Back to Digital Garden
CloudWatch Systems Manager AWS Config SNS EC2

Cloud Observability, Automated Alerting & Infrastructure Compliance

📌 Project Description

The ability to monitor applications and infrastructure in real-time is the cornerstone of reliable IT service delivery. This project demonstrates the implementation of a comprehensive Observability and Governance ecosystem on AWS.

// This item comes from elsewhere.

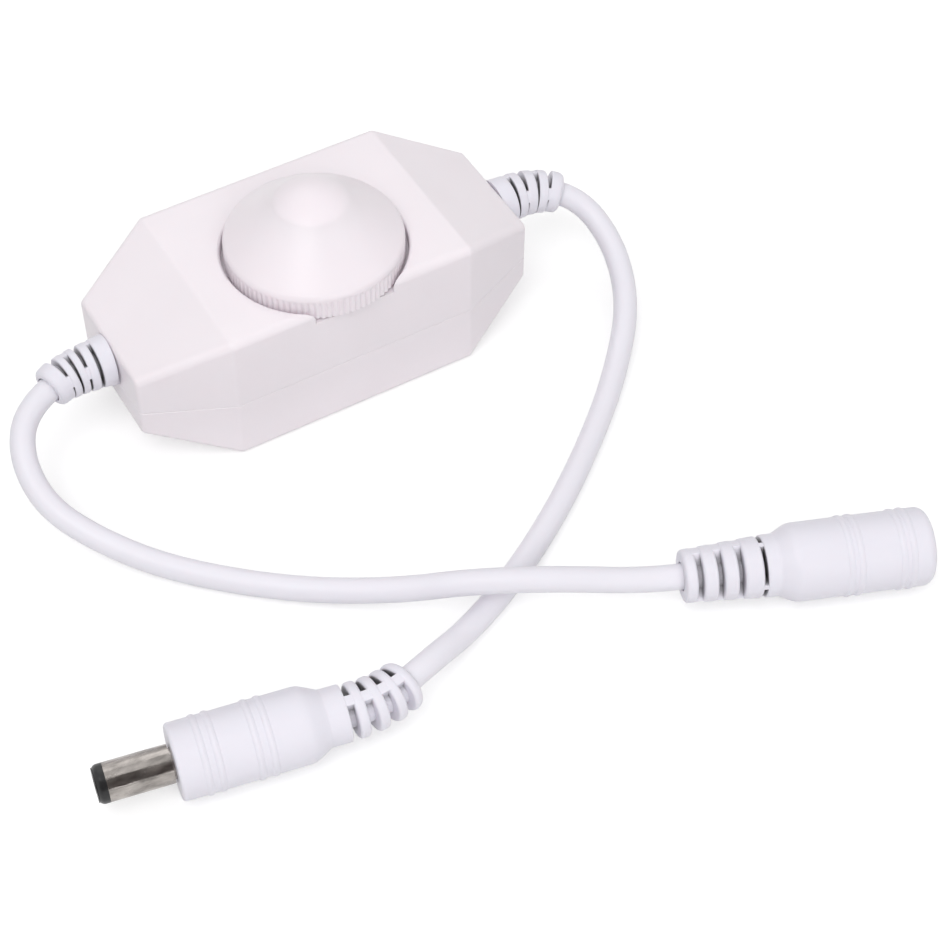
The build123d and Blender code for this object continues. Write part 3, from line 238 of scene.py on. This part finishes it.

Throughout this project, I automated the mass installation of monitoring agents, extracted OS-level metrics (memory and disk space), monitored application logs to detect anomalies (error rates), orchestrated event-driven notifications, and enforced continuous automated infrastructure compliance auditing.

🛠️ Tech Stack & AWS Services

  • Management & Governance: Amazon CloudWatch (Logs, Metrics, Alarms, Events/EventBridge), AWS Systems Manager (Run Command, Parameter Store), AWS Config.
  • Application Integration: Amazon Simple Notification Service (SNS).
  • Compute: Amazon EC2.
  • Concepts: Cloud Observability, Log Analytics (Metric Filters), Event-Driven Architecture, IT Compliance Auditing, FinOps (Resource Optimization).

🏢 Business Scenario

An e-commerce enterprise required deep visibility into their web server fleet. They were frequently unaware of broken pages (404 Not Found errors) that negatively impacted user experience. Additionally, the IT Audit team mandated that all cloud resources strictly adhere to corporate tagging standards, and that no orphaned storage volumes (EBS) were left incurring idle operational costs.


🚀 Implementation Steps

Phase 1: Automated Agent Provisioning (AWS Systems Manager)

  • Eliminated manual installation toil by leveraging SSM Run Command to deploy the AmazonCloudWatchAgent across target instances remotely.
  • Centralized the CloudWatch Agent JSON configuration file within the SSM Parameter Store (Monitor-Web-Server). This configuration instructed the agent to ship web server logs (Access & Error) and internal system metrics (CPU iowait, memory utilization, disk space) that are natively invisible to standard EC2 metrics.

Phase 2: Log Analytics & Automated Alerting (CloudWatch Logs)

  • Accessed the web server and simulated application anomalies by requesting non-existent pages to generate 404 Not Found logs.
  • Engineered a Metric Filter in CloudWatch Logs utilizing the pattern syntax [ip, id, user, timestamp, request, status_code=404, size] to dynamically extract 404 errors from raw text logs into a quantifiable metric.
  • Configured a CloudWatch Alarm to trigger an Amazon SNS notification (via Email) if the 404 error rate exceeded a defined threshold (e.g., > 5 errors within 1 minute).

Phase 3: Event-Driven Monitoring (CloudWatch Events/EventBridge)

  • Architected an event-driven response workflow using CloudWatch Events to monitor EC2 instance state changes in real-time.
  • Defined logical rules to detect stopped or terminated EC2 states and automatically routed these events to an SNS topic, providing instant administrative alerts regarding unexpected server shutdowns.

Phase 4: Automated Compliance Auditing (AWS Config)

  • Activated AWS Config to continuously record infrastructure configurations and evaluate them against internal corporate policies.
  • Deployed two managed compliance rules:
    • required-tags: Audited all resources to enforce the presence of a project tag (critical for cost allocation and billing).
    • ec2-volume-inuse-check: Scanned the environment for Amazon EBS volumes not attached to any EC2 instance, preventing cloud waste and ghost billing (FinOps best practices).
  • Reviewed the reporting dashboard to identify both Compliant and Non-compliant resources.

Cloud Observability 1


🎯 Results & Key Takeaways

  • Deep Infrastructure Visibility: Successfully bypassed standard AWS metric limitations by leveraging the CloudWatch Agent to monitor OS-level telemetry (memory/disk) centrally.
  • Operational Intelligence: Transformed raw log data into actionable, predictive alerts, drastically reducing the Mean Time to Discovery (MTTD) for application-level errors.
  • Continuous Governance: Established automated guardrails using AWS Config to guarantee that the infrastructure continuously adheres to corporate tagging standards and remains cost-optimized.